This is the 15th year for Canada Mortgage and Housing’s annual look at the state of the housing market in B.C., with a focus on the Lower Mainland. Needless to say, it pulls in all the heavy-hitters eager to feast on an early-morning menu of PowerPoint presentations, with more facts than they can digest.
So here in no particular order or importance are some of the items that struck me as worth jotting down:
- low interest and mortgage rates;
- low inflation;
- a healthy rate of growth (2.7 percent, maybe up to 3 percent);
- the dollar at par;
- employment gains (particuarly in full-time jobs);
- a turnaround in interprovincial migration (they’ll even be comin’ in from Alberta!);
- preferred international migration;
- a balance in buyers and sellers for housing;
- and stable prices in both sales and rents.
The new housing will be targeted to demographics:
In the Vancouver CMA (census metro area), there are 16,805 new households expected. But the majority of them will be one-person (28 percent) or two-person (31 percent). Three-person households comprise a mere 16 percent of the total.
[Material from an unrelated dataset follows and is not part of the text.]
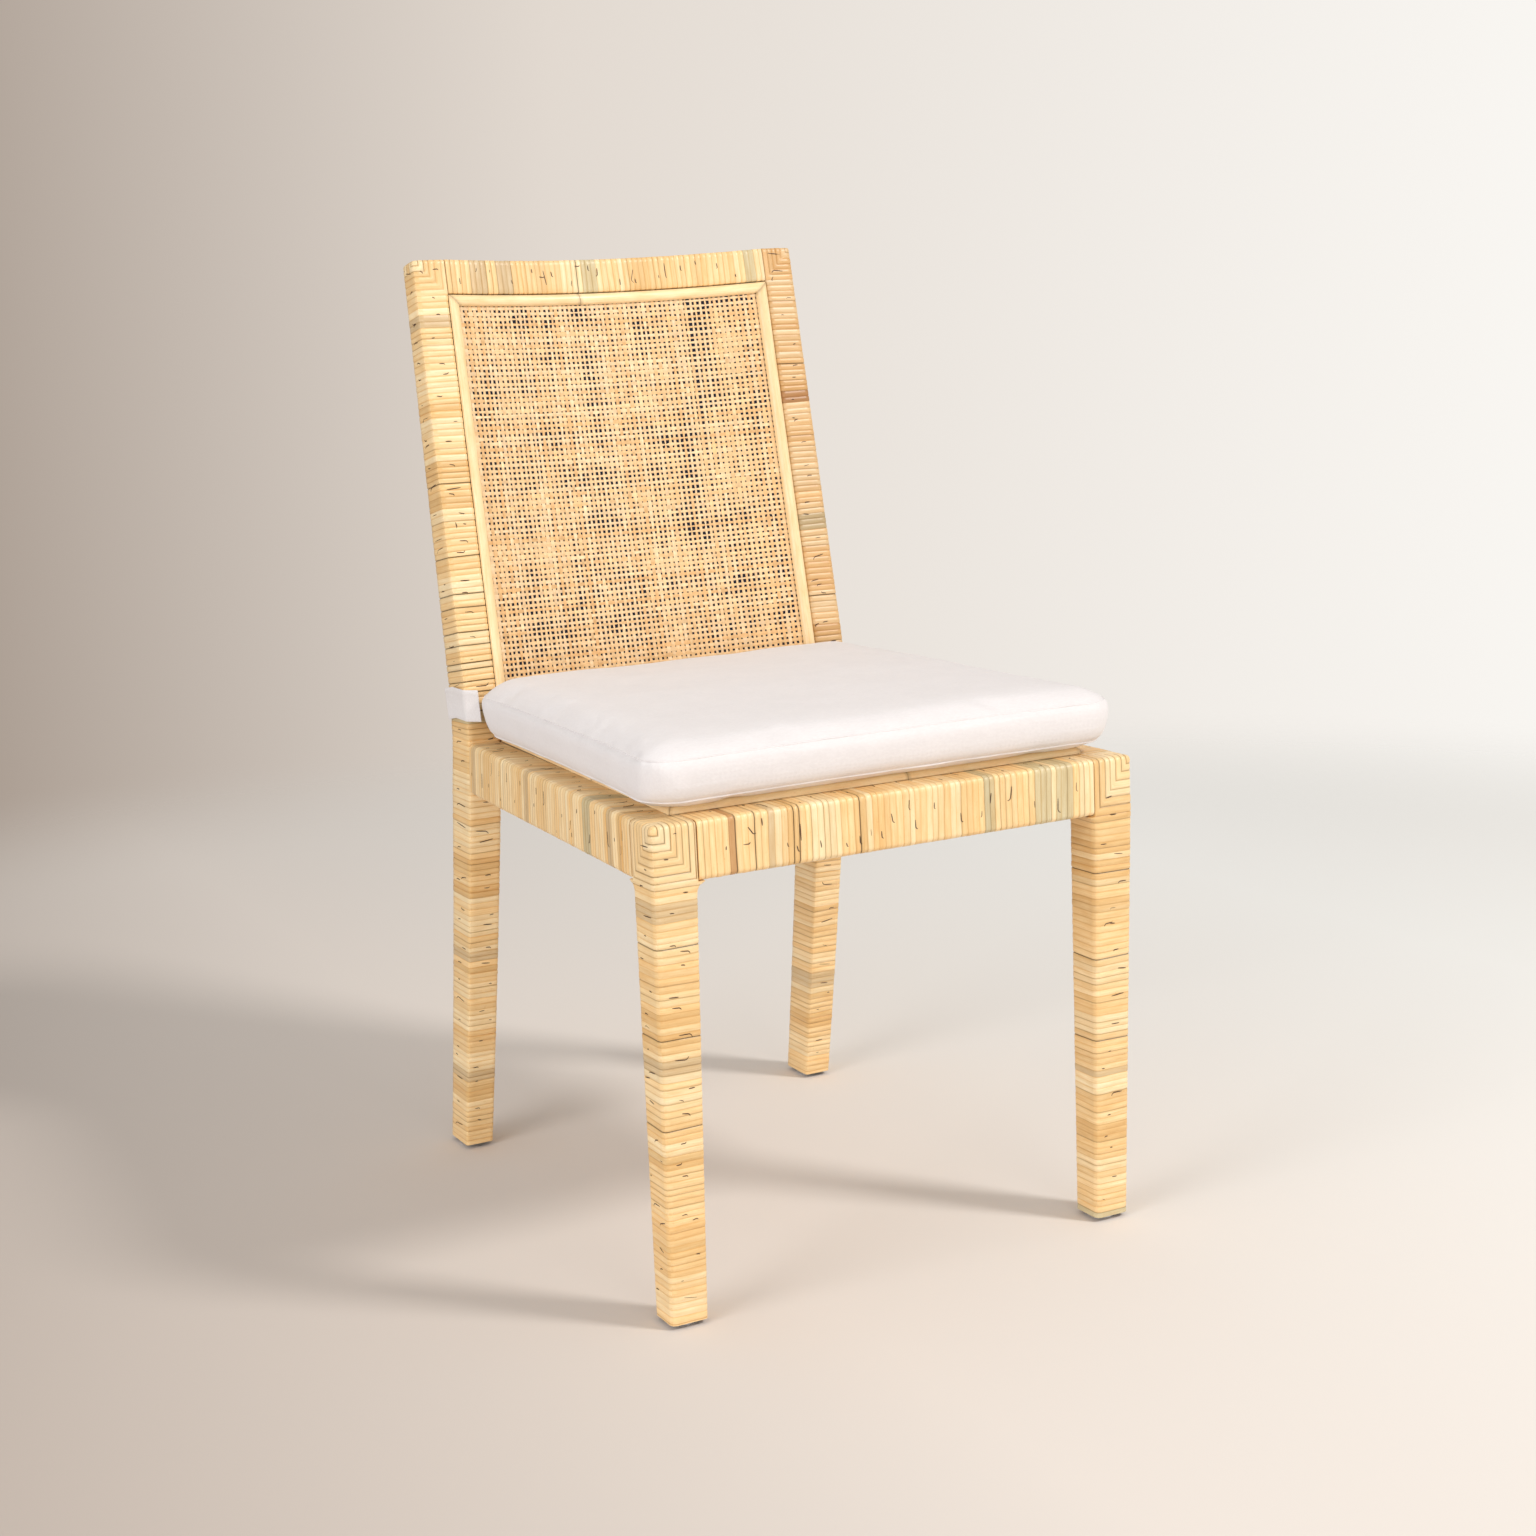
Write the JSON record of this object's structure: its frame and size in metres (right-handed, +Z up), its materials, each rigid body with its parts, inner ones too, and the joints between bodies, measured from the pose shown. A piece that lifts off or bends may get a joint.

The City of Vancouver has 1,601 more housing starts than households formed – but that number did not adjust for demolitions or investor units rented out. In fact, there are 25,000 investor condos, of which 23,000 are rented out – making up 27 percent of rental market. Downtown Vancouver has 43 percent investor units rented out – but overall there is a higher percent of rented condos in Langley (34 percent) than in city of Vancouver (at 32 percent).